The interface for agent-assisted science therefore needs to preserve disagreement, not only completion. A useful reproduction report should show where the agent had discretion: which data exclusions it inferred, which package versions it substituted, which model specifications it tried, which failed paths it abandoned, and how strongly the prompt named the expected destination. It should make alternative analyses visible rather than treating them as debris from the route to the published answer. It should separate "the code ran" from "the evidence is sturdy" with enough ceremony that no one can accidentally merge the two before lunch.

We may also need agents assigned to different roles. One reconstructs the authors' analysis as charitably as possible. Another searches for reasonable specifications that weaken the result. A third checks whether the underlying data and measures support the story being told. Not an artificial debate club where three models produce theatrical disagreement, but a system in which each role has a defined standard and the differences remain legible to a human reviewer.

This costs more tokens and creates fewer clean badges. That is probably a good sign.

The larger promise of AI in research is not that it will remove the irritating manual work between a claim and its verification. Some of that work should be removed. The promise is that we could afford to ask more questions of more claims, including old claims that became infrastructure while nobody was looking. But cheaper checking will not automatically produce a culture that welcomes being checked. Institutions can use agents to widen inquiry, or they can use them to automate reassurance.

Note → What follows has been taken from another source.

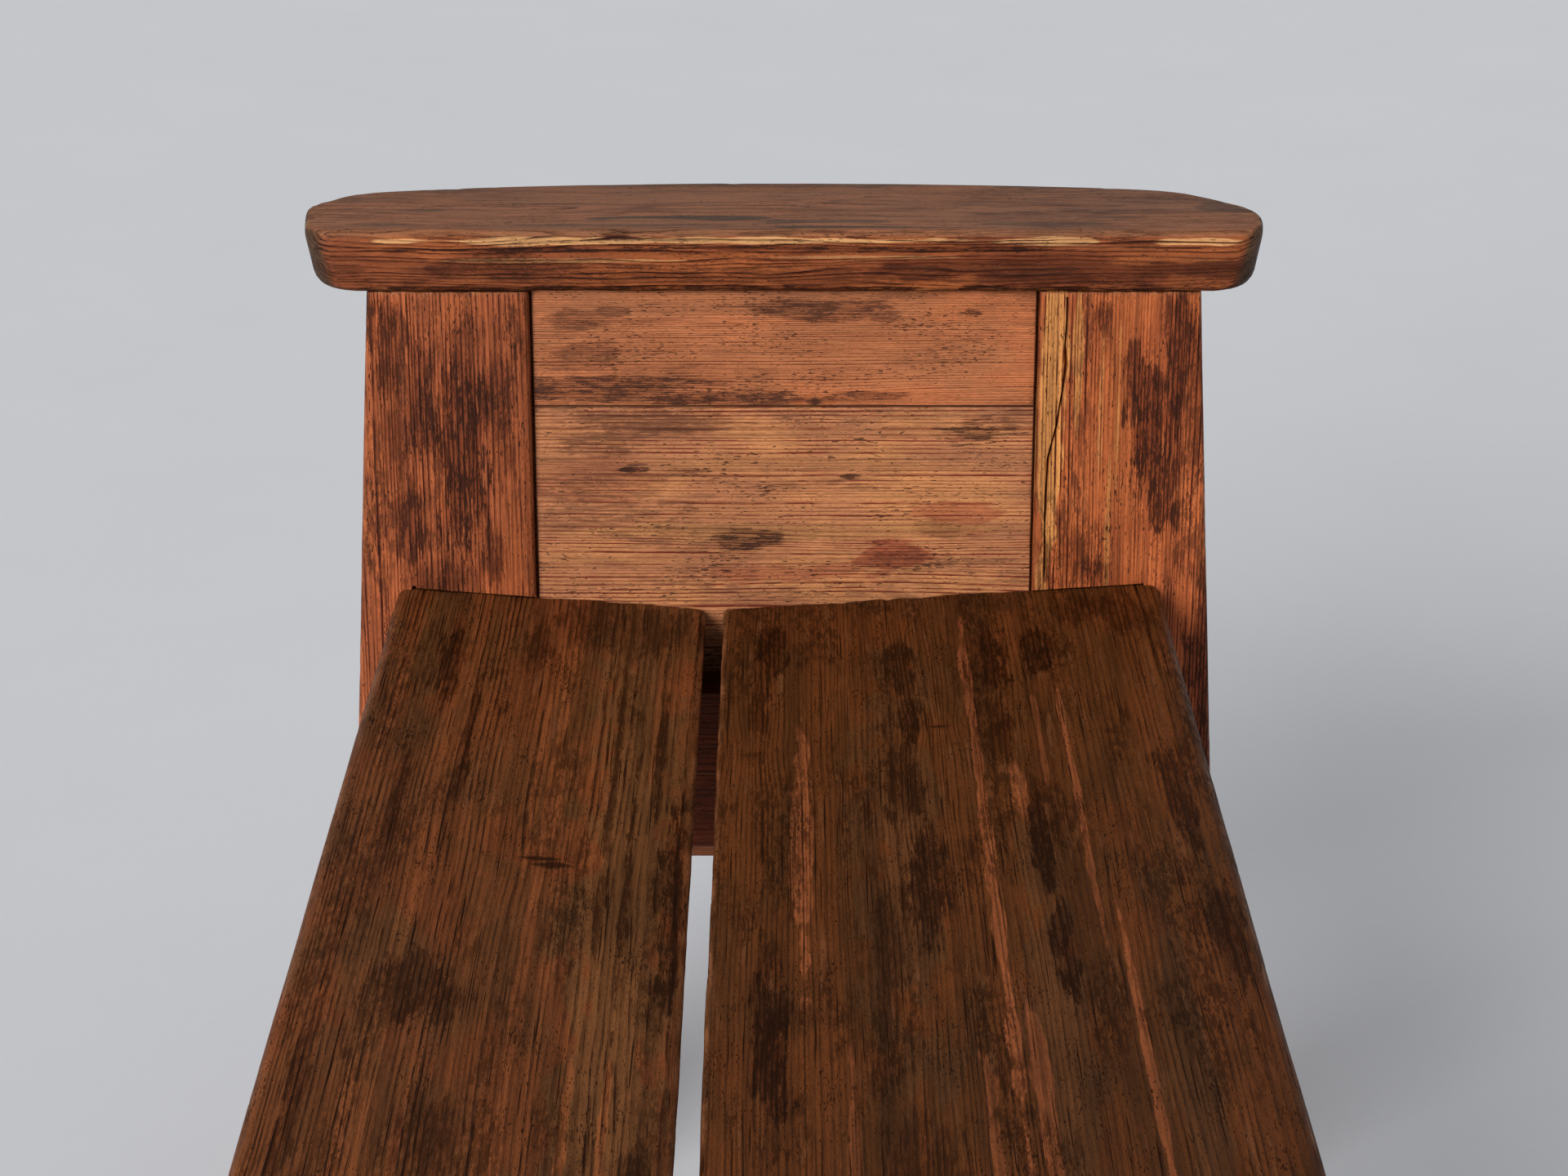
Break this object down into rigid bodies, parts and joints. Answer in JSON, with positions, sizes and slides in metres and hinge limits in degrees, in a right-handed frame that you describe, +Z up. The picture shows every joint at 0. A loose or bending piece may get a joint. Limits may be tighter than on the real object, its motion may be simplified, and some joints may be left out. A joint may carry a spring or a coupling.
{
  "type": "monks bench",
  "caption": "Solid pine bench with panelled ends, flat bowed arms and a seat of boards that slope to a gap along the middle.",
  "frame": {"origin": "on the floor under the middle of the bench", "axes": "+X along the bench, +Y from the narrow seat board's side to the wide board's side, +Z up"},
  "size_m": [1.498, 0.5558, 0.652],
  "materials": {
    "arm_pine": "stained and waxed pine, reddish brown, worn lighter along its upper edges",
    "post_pine": "stained and waxed pine, upright grain, dark blotches",
    "panel_pine": "stained and waxed pine, golden brown, grain along the bench's depth",
    "seat_pine": "dark worn pine, grain along the bench, lighter streaks and knots",
    "frame_pine": "brown stained pine, sawn and planed, little worn",
    "dowel_wood": "plain hardwood dowel",
    "steel_screw": "darkened steel, slotted head"
  },
  "bodies": {
    "root": {"batten_screws": "steel_screw", "front_seat_board": "seat_pine", "left_arm": "arm_pine", "left_arm_dowels": "dowel_wood", "left_bearer": "frame_pine", "left_bearer_screws": "steel_screw", "left_front_post": "post_pine", "left_lower_panel_board": "panel_pine", "left_middle_panel_board": "panel_pine", "left_rear_post": "post_pine", "left_seat_dowels": "dowel_wood", "left_upper_panel_board": "panel_pine", "middle_batten": "frame_pine", "rear_seat_board": "seat_pine", "right_arm": "arm_pine", "right_arm_dowels": "dowel_wood", "right_bearer": "frame_pine", "right_bearer_screws": "steel_screw", "right_front_post": "post_pine", "right_lower_panel_board": "panel_pine", "right_middle_panel_board": "panel_pine", "right_rear_post": "post_pine", "right_seat_dowels": "dowel_wood", "right_upper_panel_board": "panel_pine", "spine_rail": "frame_pine"}
  },
  "joints": []
}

Science is only the clearest version of a problem spreading through every AI-assisted workplace. We are building systems that can reproduce the spreadsheet, the forecast, the policy memo, the diagnosis, and the decision. Soon, rerunning the work will be easy enough to feel like accountability. The harder task will be preserving the person, process, or machine role whose job is not to make the result appear again, but to notice that the world may be telling us something else.